En Russie, les hommes de Didier Deschamps vont jouer en début d’après-midi.
Comment gère-t-on cela, au niveau médical ?
« Le problème de cet horaire, c’est le repas ; l’idéal est de finir de manger au moins 3 heures avant le match donc si on joue à 14 heures, il faut avoir pris le dernier repas avant 11 heures, ce qui n’est pas habituel. En plus, les joueurs ont souvent l’habitude de se reposer en début d’après-midi, ce n’est pas donc la meilleure heure et il faut un temps d’adaptation pour s’habituer à ce rythme. Pour autant, l’avantage de ces horaires est que nous avons plus de temps pour les soins et massages de récupération. »
Le médecin de l’équipe n’est pas le médecin traitant qui, lui, suit le joueur toute l’année.
Est-ce difficile de prendre une décision, quand la blessure est grave ?
« En effet, durant la saison, le joueur est suivi par le médecin du club, qui est un peu comme un médecin traitant. C’est pourquoi nous restons en contact permanent avec ce confrère. En cas de blessure grave, on essaie toujours de transférer le plus rapidement possible le joueur dans sa ville d’origine, sauf en cas d’urgence. Si l’opération ne peut vraiment pas attendre, elle est réalisée à proximité du lieu de la compétition. En tout état de cause, on prend toujours les décisions en commun, avec le médecin du club. »
Et pour les petites blessures, quel est le protocole ?
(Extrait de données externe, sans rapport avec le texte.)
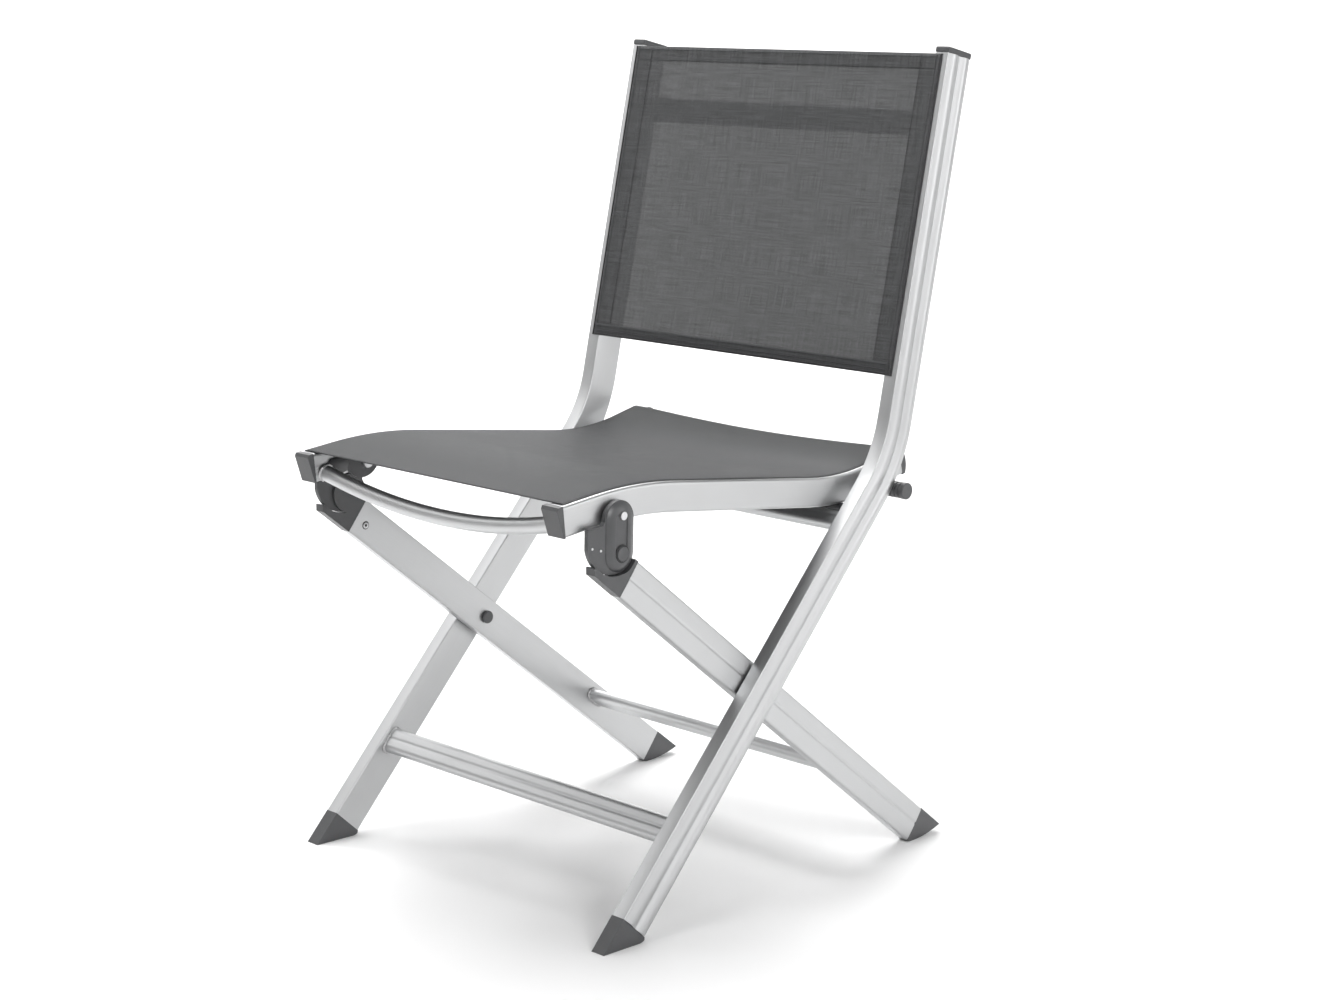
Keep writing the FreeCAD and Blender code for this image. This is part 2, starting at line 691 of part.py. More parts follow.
def make_seat_cord(label, side):
    """The plastic cord in the seat sling's turned edge."""
    body = new_body(f"seat_cord_{label}")
    start, width = across(side, "seat_sling_side - 2.4", "seat_sling_side + 0.4")
    cord = rail_strip("channel_deep - 2.4", "channel_deep", "rail_front_run - 1", "rail_rear_run - 6")
    pad(body, start, width, cord)


def make_hinge_plate(label, side):
    """A plastic plate on the rail's inner face, which the hinge pin's nut bears on."""
    body = new_body(f"hinge_plate_{label}")
    start, width = across(side, "rail_inner - 3", "rail_inner")
    outline = [
        straight(("hinge_y - 26", "hinge_z - 5")),
        straight(("hinge_y - 22", "hinge_z + 9")),
        straight(("hinge_y + 14", "hinge_z + 12")),
        curved(("hinge_y + 16", "hinge_z - 3"), "24", -1),
    ]
    pad(body, start, width, outline)
    pocket(body, f"{start} - 1", f"{width} + 2", circle=(HINGE, "pivot_bore"))


def make_front_bow():
    """The round tube between the rails' fronts, bowed down so that it clears the sitter's legs."""
    solids = []
    span = 2 * math.degrees(math.asin(SIZES["rail_inner"] / SIZES["bow_radius"])) + 4
    for name, radius in (("bow_outside", "bow_tube"), ("bow_inside", "bow_tube - wall")):
        ring = doc.addObject("Part::Torus", name)
        ring.setExpression("Radius1", bound("bow_radius"))
        ring.setExpression("Radius2", bound(radius))
        ring.Angle3 = span
        turned = FreeCAD.Rotation(FreeCAD.Vector(1, 0, 0), 90 + SIZES["bow_lean"])
        start = FreeCAD.Rotation(FreeCAD.Vector(0, 0, 1), -90 - span / 2)
        ring.Placement = FreeCAD.Placement(FreeCAD.Vector(0, 0, 0), turned.multiply(start))
        ring.setExpression("Placement.Base.y", bound("bow_y - bow_radius * sin(bow_lean)"))
        ring.setExpression("Placement.Base.z", bound("bow_low + bow_radius * cos(bow_lean)"))
        solids.append(ring)
    tube = doc.addObject("Part::Cut", "bow_tube_whole")
    tube.Base, tube.Tool = solids
    gap = doc.addObject("Part::Box", "rail_gap")
    gap.setExpression("Length", bound("2 * rail_inner"))
    gap.Width = 200
    gap.Height = 200
    gap.setExpression("Placement.Base.x", bound("-rail_inner"))
    gap.setExpression("Placement.Base.y", bound("bow_y - 100"))
    gap.setExpression("Placement.Base.z", bound("bow_low - 60"))
    bow = doc.addObject("Part::Common", "seat_front_bow")
    bow.Base, bow.Tool = tube, gap
    bow.Label = "seat_front_bow"
    bow.setExpression("Placement.Base.y", bound("-centre_y"))
    nodes.append(bow)


def make_roller_rod():
    """The rod through both rails, and the tube round it that holds the rails apart."""
    rod = new_body("roller_rod")
    pad(rod, "-roller_end + 4", "2 * roller_end - 8", circle=(ROLLER, "rod_radius"))
    tube = new_body("seat_rear_tube")
    pad(tube, "-rail_inner", "2 * rail_inner", circle=(ROLLER, "roller_radius"))
    pocket(tube, "-rail_inner - 1", "2 * rail_inner + 2", circle=(ROLLER, "rod_radius + 1.5"))


def make_roller(label, side):
    """A ribbed plastic sleeve on the rod's end, with a round end cap."""
    body = new_body(f"roller_{label}")
    inner = "rail_inner + rail_thick + 0.2"
    start, width = across(side, inner, "roller_end - 5")
    pad(body, start, width, circle=(ROLLER, "roller_radius - 0.8"))
    ribs = 7
    step = f"((roller_end - 5) - ({inner})) / {ribs}"
    for i in range(ribs):
        rib = f"{inner} + ({step}) * {i}"
        place, thick = across(side, rib, f"{rib} + ({step}) * 0.55")
        pad(body, place, thick, circle=(ROLLER, "roller_radius"))
    pocket(body, f"{start} - 1", f"{width} + 2", circle=(ROLLER, "rod_radius"))

    cap = new_body(f"roller_cap_{label}")
    start, width = across(side, "roller_end - 5", "roller_end")
    base = pad(cap, start, width, circle=(ROLLER, "roller_radius + 0.4"))
    face = side * number("roller_end")
    round_edges(cap, base, 1.2, lambda edge: all(abs(v.X - face) < 0.01 for v in edge.Vertexes))
    start, width = across(side, "roller_end - 6", "roller_end - 4")
    pocket(cap, start, width, circle=(ROLLER, "rod_radius"))


# ---- build, check and write --------------------------------------------------------------------------

for label, side in SIDES.items():
    make_upright(label, side)
    make_top_cap(label, side)
    make_front_foot(label, side)
    make_rest_pad(label, side)
    make_back_cord(label, side)
    make_pivot(label, side)
    make_rear_leg(label, side)
    make_rear_foot(label, side)
    make_leg_plug(label, side)
    make_hinge(label, side)
    make_rail(label, side)
    make_seat_caps(label, side)
    make_seat_cord(label, side)
    make_hinge_plate(label, side)
    make_roller(label, side)
make_cross_tube("front_stretcher", ("stretcher_y", "stretcher_z"), "front_lean", "upright_inner")
make_cross_tube("rest_bar", ("rest_bar_y", "rest_bar_z"), "front_lean", "upright_inner")
make_cross_tube("back_crossbar", ("crossbar_y", "crossbar_z"), "back_lean", "upright_inner")
make_cross_tube("rear_stretcher", ("rear_bar_y", "rear_bar_z"), "leg_lean", "leg_inner")
make_back_sling()
make_seat_sling()
make_front_bow()
make_roller_rod()
doc.recompute()

faults = [f"{item.Name} {item.State}" for item in doc.Objects if {"Invalid", "Error"} & set(item.State)]
for node in nodes:
    if node.Shape.isNull() or not node.Shape.isValid() or len(node.Shape.Solids) != 1:
        faults.append(f"{node.Label} is not one valid solid")
if faults:
    raise ValueError("; ".join(faults))

os.makedirs("parts", exist_ok=True)
whole = FreeCAD.BoundBox()
for node in nodes:
    node.Shape.exportStep(f"parts/{node.Label}.step")
    whole.add(node.Shape.BoundBox)
print(f"{len(nodes)} sub-parts, X {whole.XMin:.1f} to {whole.XMax:.1f}, "
      f"Y {whole.YMin:.1f} to {whole.YMax:.1f}, Z {whole.ZMin:.1f} to {whole.ZMax:.1f}")
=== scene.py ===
import bmesh
import bpy
import json
import math
import numpy as np
from mathutils import Matrix, Vector


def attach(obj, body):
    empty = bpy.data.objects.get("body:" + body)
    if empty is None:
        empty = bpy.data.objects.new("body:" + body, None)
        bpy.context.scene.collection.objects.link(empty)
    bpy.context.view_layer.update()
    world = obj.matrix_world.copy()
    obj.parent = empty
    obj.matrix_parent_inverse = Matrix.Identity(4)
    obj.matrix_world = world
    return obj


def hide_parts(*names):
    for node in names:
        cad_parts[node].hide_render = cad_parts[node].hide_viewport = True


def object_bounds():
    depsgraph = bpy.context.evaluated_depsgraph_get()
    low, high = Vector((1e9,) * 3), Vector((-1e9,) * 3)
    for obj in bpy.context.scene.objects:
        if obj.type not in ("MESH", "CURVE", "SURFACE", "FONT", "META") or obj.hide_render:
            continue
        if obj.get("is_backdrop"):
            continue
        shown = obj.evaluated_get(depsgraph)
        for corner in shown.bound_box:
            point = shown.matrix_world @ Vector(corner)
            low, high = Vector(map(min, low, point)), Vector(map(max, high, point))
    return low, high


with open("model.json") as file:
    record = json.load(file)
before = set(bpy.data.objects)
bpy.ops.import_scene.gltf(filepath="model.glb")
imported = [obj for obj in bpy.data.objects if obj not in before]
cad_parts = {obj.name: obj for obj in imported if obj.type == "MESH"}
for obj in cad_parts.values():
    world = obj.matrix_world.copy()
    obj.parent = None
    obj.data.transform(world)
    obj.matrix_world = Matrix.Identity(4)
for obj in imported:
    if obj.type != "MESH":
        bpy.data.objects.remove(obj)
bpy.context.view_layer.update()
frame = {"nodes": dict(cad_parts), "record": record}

# ---- Uprights -----------------------------------------------------------------------------------------
# Each upright is one aluminium extrusion, bent once above the seat, whose outer face has two crowns with
# a groove between them. It is satin anodised after the bend, so fine drawing lines run along it.


class Wire:
    """A socket of a material's tree. Python's operators on it add Math nodes."""

    def __init__(self, tree, socket):
        self.tree = tree
        self.socket = socket

    def maths(self, operation, *values):
        return add_node(self.tree, "ShaderNodeMath", values, operation=operation)

    def __add__(self, other):
        return self.maths("ADD", self, other)

    def __radd__(self, other):
        return self.maths("ADD", other, self)

    def __sub__(self, other):
        return self.maths("SUBTRACT", self, other)

    def __rsub__(self, other):
        return self.maths("SUBTRACT", other, self)

    def __mul__(self, other):
        return self.maths("MULTIPLY", self, other)


def add_node(tree, kind, inputs=(), output=0, **settings):
    """Adds a node, sets its properties and inputs, and returns one output as a Wire."""
    made = tree.nodes.new(kind)
    for name, value in settings.items():
        setattr(made, name, value)
    pairs = inputs.items() if isinstance(inputs, dict) else enumerate(inputs)
    for name, value in pairs:
        if isinstance(value, Wire):
            tree.links.new(value.socket, made.inputs[name])
        elif value is not None:
            made.inputs[name].default_value = value
    return Wire(tree, made.outputs[output])


def new_material(name, **constants):
    """An empty material, its tree and its surface shader, with the shader's constants set by input name."""
    material = bpy.data.materials.new(name)
    material.use_nodes = True
    tree = material.node_tree
    shader = next(n for n in tree.nodes if n.type == "BSDF_PRINCIPLED")
    for label, value in constants.items():
        shader.inputs[label.replace("_", " ")].default_value = value
    return material, tree, shader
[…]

« On assure les premiers soins tant que le joueur (ou la joueuse) est avec nous. J’emmène toujours mon appareil à échographie ce qui me permet de préciser rapidement mon diagnostic et d’adapter au mieux le traitement et les options de reprise sportive. On peut prendre une décision à chaud mais dans tous les cas, encore une fois, en liaison avec le médecin du club d’origine. »
« Le bain froid est indispensable »
Quels sont les rituels entre deux matches, durant une compétition mondiale ?
« Le bain froid est indispensable. Les filles, comme les garçons, grimacent ou râlent toujours avant d’entrer dedans mais ils en connaissent les bienfaits et ne regrettent jamais ce type de séance. En revanche, avec les filles, c’est un peu plus difficile car les installations ne proposent pas toujours une cabine de cryothérapie ou un bain froid, aux abords immédiats des stades. On a appris à se débrouiller avec une piscine gonflable et des glaçons ou même une poubelle.
Le bain froid, c’est tout de suite après le match ! Le soir même, on s’attarde sur les soins urgents et on commence les massages, s’il n’est pas trop tard… Sinon, les massages et la balnéothérapie de récupération sont toujours pratiqués le lendemain de la rencontre. Le principe de récupération, c’est sommeil, bain froid, alimentation adaptée et massages. Pour la Coupe du Monde, nous prévoyons également d’équiper les filles en chaussettes de récupération qu’elles porteront après le match et le lendemain »
« Somatique et psychique »
Vous êtes médecin des filles depuis cinq ans. Les U19 sont doubles championnes d’Europe, les U20 vice-championne du monde. Le médecin y est forcément pour quelque chose…
« Non ! Nous ne sommes pas sur le terrain mais on essaie de mettre nos protégées dans les meilleures dispositions possible. Il peut nous arriver de rassurer des joueuses et, ainsi, les remettre en confiance. Au bout de trois semaines ensemble, lors d’une compétition, il arrive qu’on devienne un peu une sorte de confident. Certaines développent des douleurs psychosomatiques. Les écouter, leur parler peut suffire. L’idée est qu’elles évoluent dans un climat de bien-être et de confiance. Le médecin n’est pas uniquement là pour gérer les blessures physiques. Il y a le somatique mais le psychique joue également beaucoup ».